The report was produced in conjunction with Dublin City University and 30% Club, a group of 150 Chair/s CEO’s in Irish business committed to achieveing better gender balance at all levels in their organisations through volunltary action — and therefore a more diverse pool of talent for all businesses. “Look at the population of women in the world,” says Marie O’Connor, Chair of 30% Club Ireland. “Women have very large purchasing power. Why wouldn’t you want to reflect in your company leadership the diversity of your customers?”

O’Connor also points out that various studies show the correlation between women’s involvement at board level with more company profitability and reduction of risk. Women in leadership positions promote more inclusive discussion and greater innovation, too; and they improve company culture and lead to better corporate governance. Finally, if a company is trying to attract the best talent — “And what company isn’t?” she asks — it’s important for them to be able to access 100 per of the available talent pool, particularly when it comes to attracting millennial employees. From a moral standpoint, promoting women to senior roles is the right thing to do. “But this isn’t just a ‘women’s issue’,” insists O’Connor. “It’s a business issue, a talent management imperative and a societal issue.”

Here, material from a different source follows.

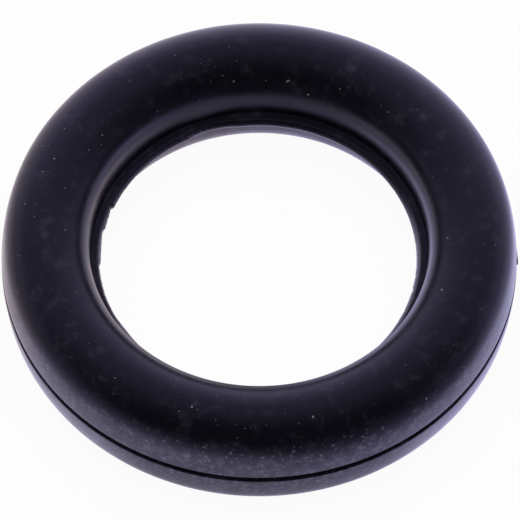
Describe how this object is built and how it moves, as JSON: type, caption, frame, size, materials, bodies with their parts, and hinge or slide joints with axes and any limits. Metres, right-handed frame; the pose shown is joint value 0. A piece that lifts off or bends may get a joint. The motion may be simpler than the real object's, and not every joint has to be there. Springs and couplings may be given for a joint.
{
  "type": "o-ring",
  "caption": "Moulded black rubber sealing ring with a tall oval section, a thin torn rib of flash round the bore and a parting groove round the outside.",
  "frame": {"origin": "on the ring's axis, in the parting plane at mid height", "axes": "+Z along the ring's axis, up as it lies flat; the stub of outside flash is on the +X side and the widest tear in the bore's flash on the -X side"},
  "size_m": [0.02, 0.02, 0.0052],
  "materials": {
    "rubber": "satin moulded rubber with a little dust"
  },
  "bodies": {
    "root": {"o_ring": "rubber"}
  },
  "joints": []
}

It’s true that some sectors have better representation of women at senior levels than others. The Women in Management 2015 report underlines that “financial services, professional services and technology have reasonably good participation of women at Manager Level 2 (40-43%). However, female participation rates fall sharply at more senior ranks of management.”

30% Club Aspiring Female Non-Executive Directors forum at PwC
30% Club Aspiring Female Non-Executive Directors forum at PwC

Role models

Yet, in Ireland, O’Connor believes that there has been a mindset shift among the business community in all sectors that things have to change. “When I’ve met chairman and Chief Executives, everyone is on board, with very few exceptions,” she says. “Companies want help in understanding how they can be better at this, and most have begun to develop a diversity strategy. What’s interesting, though, is that there’s a generational shift, too: a lot of business leaders in Ireland have both sons and daughters who are trying to pursue a career. And that may not have been the case 25 years ago.”

Still, there are various barriers preventing women from securing leadership roles. “A major one is a lack of role models,” says O’Connor. “Plus, business leaders will only be convinced by something if there is a business case for it; so every company needs to be able to articulate in its local market why diversity makes good business sense. When they do that, business leaders will come on board and be influenced to drive change.”

Promoting awareness

Highlighting the problem at root level with girls (and boys) of secondary school age is vital; as is making sure that young women in organisations have mentors who can advise them and help them develop a career network. “Women who have succeeded have a special role to play in making sure they help other women to do the same,” says O’Connor.

Awareness of unconscious bias is also key. “Colleagues need to recognise their unconscious bias, so that, when recruiting, they encourage women to apply for roles,” says O’Connor. But, she says, awareness of the issue generally is important. Fullstop. “Just talking about these topics within your company shares awareness of the issue with other people — and that can be tremendously helpful.”